Pro-active funding is founded on the Lotteries Amendment Act which allows the NLC to identify worthy causes that may be funded without a formal grant application. Pro-active funding is at face value a noble cause, aimed to uplift and empower vulnerable members of society by providing much-needed funding to non-profit organisations to assist communities and related projects. Unfortunately, these funds do not all reach the vulnerable but are diverted once the funds reach the charities (which are either hijacked or disguise the beneficial ownership).

The NLC not only enjoys unfettered discretion when deciding to fund a specific charity, but the absence of strict procurement principles and procedures diminishes transparency, which opens it up to abuse.

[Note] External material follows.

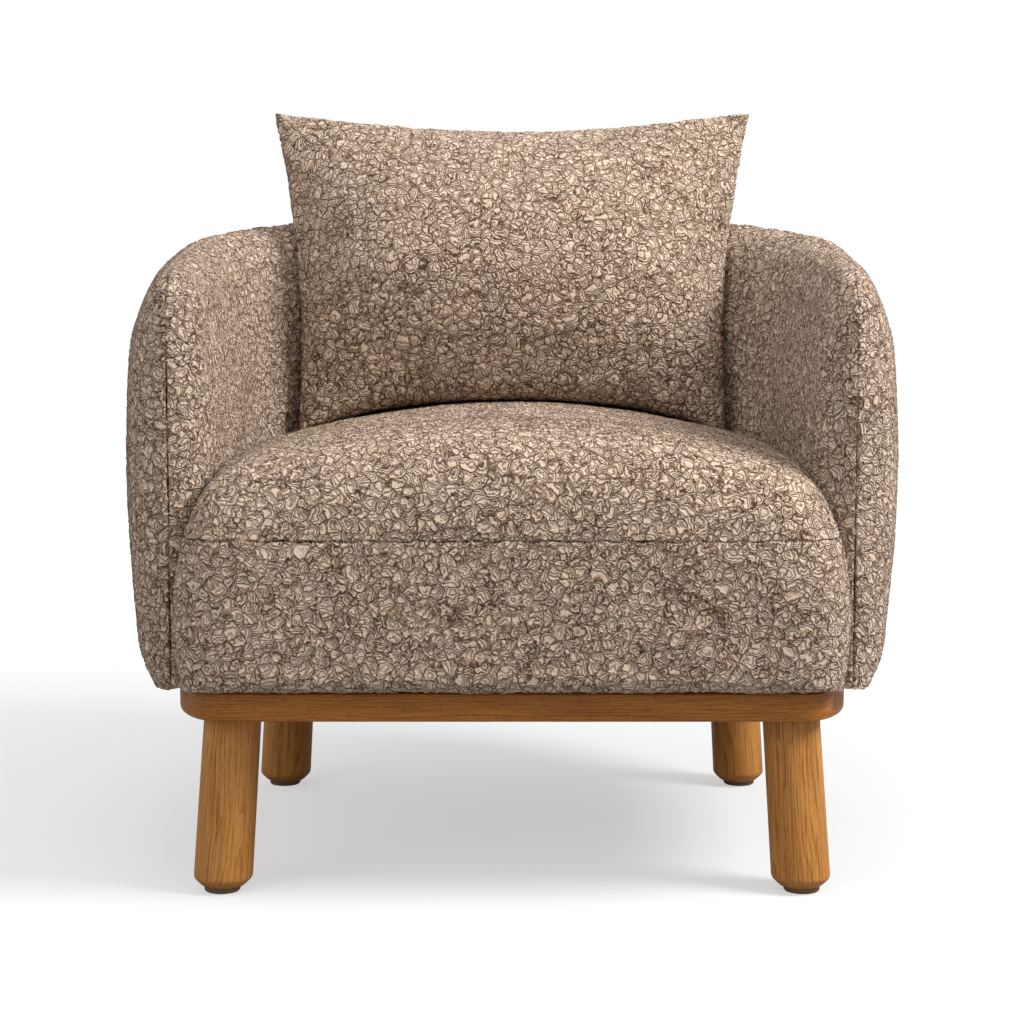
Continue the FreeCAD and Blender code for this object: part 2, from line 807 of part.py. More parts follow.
def cushion_half_at(up):
    """Half width of the cushion at a height: hollow sides between the lower corners and the ears."""
    waist = cushion_waist_share * cushion_ear_height
    low_slope = (cushion_half_waist - cushion_half_bottom) / waist
    high_slope = (cushion_half_top - cushion_half_waist) / (cushion_ear_height - waist)
    bow = (high_slope - low_slope) / cushion_ear_height
    return cushion_half_bottom + low_slope * up + bow * up * (up - waist)


def cushion_outline(inset, reach):
    """Knife-edge outline carried both ways from the cushion's plane: sagging top, hollow sides,
    raised straight middle of the lower edge."""
    top = cushion_ear_height - inset
    half_top = cushion_half_top - inset
    half_low = cushion_half_bottom - inset
    rise = cushion_bottom_rise + inset
    straight = zip_half_length + 8

    def at(x, up):
        return on_cushion(x, up, -reach)

    def lower_end(side):
        curve = arc(
            at(side * straight, rise),
            at(side * 0.5 * (straight + half_low), 0.68 * rise + 0.3 * inset),
            at(side * half_low, inset),
        )
        return curve

    waist_z = cushion_waist_share * top
    edges = [
        line(at(-straight, rise), at(straight, rise)),
        lower_end(1),
        arc(at(half_low, inset), at(cushion_half_waist - inset, waist_z), at(half_top, top)),
        arc(at(half_top, top), at(0, top - cushion_top_sag), at(-half_top, top)),
        arc(at(-half_top, top), at(inset - cushion_half_waist, waist_z), at(-half_low, inset)),
        lower_end(-1),
    ]
    face = Part.Face(Part.Wire(Part.__sortEdges__(edges)))
    return face.extrude(cushion_front * 2 * reach)


def cushion_lens(up, thick, edge, half):
    """Level section: two shallow arcs front and back, joined by thin straight edges."""
    def at(x, forward):
        return on_cushion(x, up, forward)

    return Part.Wire([
        line(at(half, -edge / 2), at(half, edge / 2)),
        arc(at(half, edge / 2), at(0, thick / 2), at(-half, edge / 2)),
        line(at(-half, edge / 2), at(-half, -edge / 2)),
        arc(at(-half, -edge / 2), at(0, -thick / 2), at(half, -edge / 2)),
    ])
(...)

When charities apply for grant funding in terms of the pro-active funding model, certain criteria need to be met. These include that the charity applying should have the capacity to use the funding for the purpose it applied for and should have been in existence for at least two years. OUTA has found that some charities either did not exist prior to applying for funding, had no track record of doing any charitable work, or in many cases simply shared business addresses with other established entities. This type of practice is often described as fronting.

Vulnerable members of society who should receive help are losing out. The only “winners” are the real beneficial owners of the charities – in most cases, the directors of these charities. 

In 2018, the National Lotteries Commission handed out R10m to Zibsifusion and R11.375m to I Am Made For God's Glory but the work was never done. OUTA has opened criminal cases.